(WHAT YOU NEED TO DO) Reproduce all of the material exactly as shown.

(GIVEN DATA)
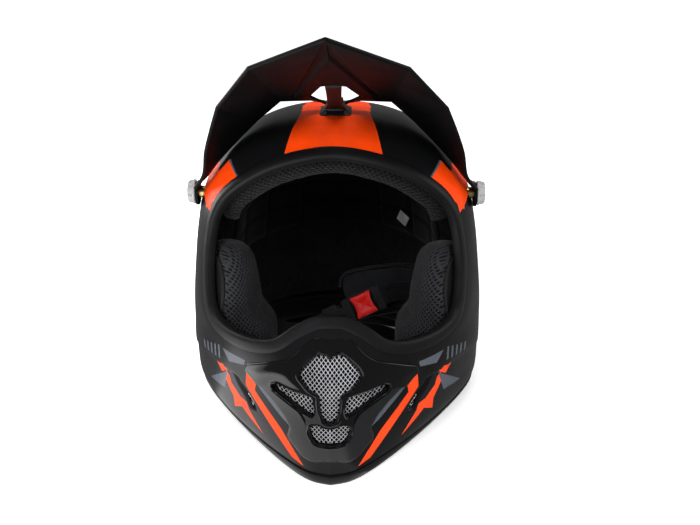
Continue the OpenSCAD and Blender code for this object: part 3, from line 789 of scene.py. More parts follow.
def chart(s, a):
    """Flat coordinates, about in millimetres, for the skin's station places and angles."""
    return np.stack([np.asarray(a) * ROUND_MM, np.interp(s, S_TABLE, meridian)], -1)


def unchart(p):
    return np.interp(p[..., 1], meridian, S_TABLE), p[..., 0] / ROUND_MM


def front_outline(points, step=2.5):
    p = resampled(points, step)
    return chart(*from_front(p[:, 0], p[:, 1]))


def side_outline(points, side, step=4):
    p = resampled(points, step)
    s, a = from_side(p[:, 0], p[:, 1])
    return chart(s, a * side)


def slot_corners(slot):
    x, z, length, width, lean = slot
    c, s = math.cos(math.radians(lean)), math.sin(math.radians(lean))
    return [(x + u * length * c - v * width * s, z + u * length * s + v * width * c)
            for u, v in ((-0.5, -0.5), (0.5, -0.5), (0.5, 0.5), (-0.5, 0.5))]


def back_outline(points, step=2.5):
    p = resampled(points, step)
    return chart(*from_back(p[:, 0], p[:, 1]))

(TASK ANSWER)
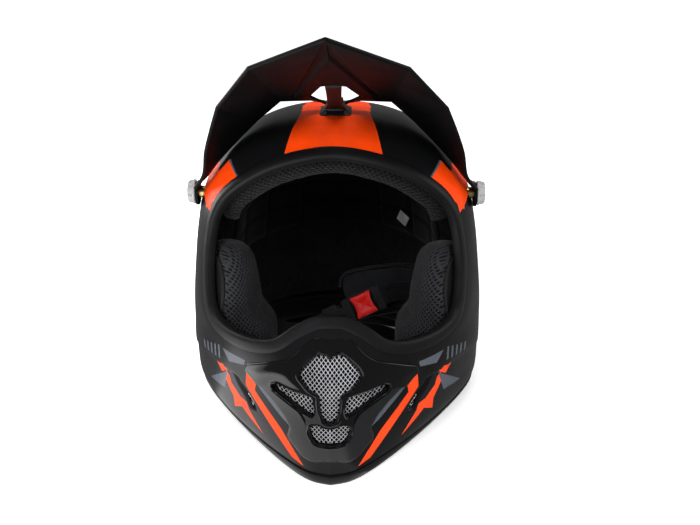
Continue the OpenSCAD and Blender code for this object: part 3, from line 789 of scene.py. More parts follow.
def chart(s, a):
    """Flat coordinates, about in millimetres, for the skin's station places and angles."""
    return np.stack([np.asarray(a) * ROUND_MM, np.interp(s, S_TABLE, meridian)], -1)


def unchart(p):
    return np.interp(p[..., 1], meridian, S_TABLE), p[..., 0] / ROUND_MM


def front_outline(points, step=2.5):
    p = resampled(points, step)
    return chart(*from_front(p[:, 0], p[:, 1]))


def side_outline(points, side, step=4):
    p = resampled(points, step)
    s, a = from_side(p[:, 0], p[:, 1])
    return chart(s, a * side)


def slot_corners(slot):
    x, z, length, width, lean = slot
    c, s = math.cos(math.radians(lean)), math.sin(math.radians(lean))
    return [(x + u * length * c - v * width * s, z + u * length * s + v * width * c)
            for u, v in ((-0.5, -0.5), (0.5, -0.5), (0.5, 0.5), (-0.5, 0.5))]


def back_outline(points, step=2.5):
    p = resampled(points, step)
    return chart(*from_back(p[:, 0], p[:, 1]))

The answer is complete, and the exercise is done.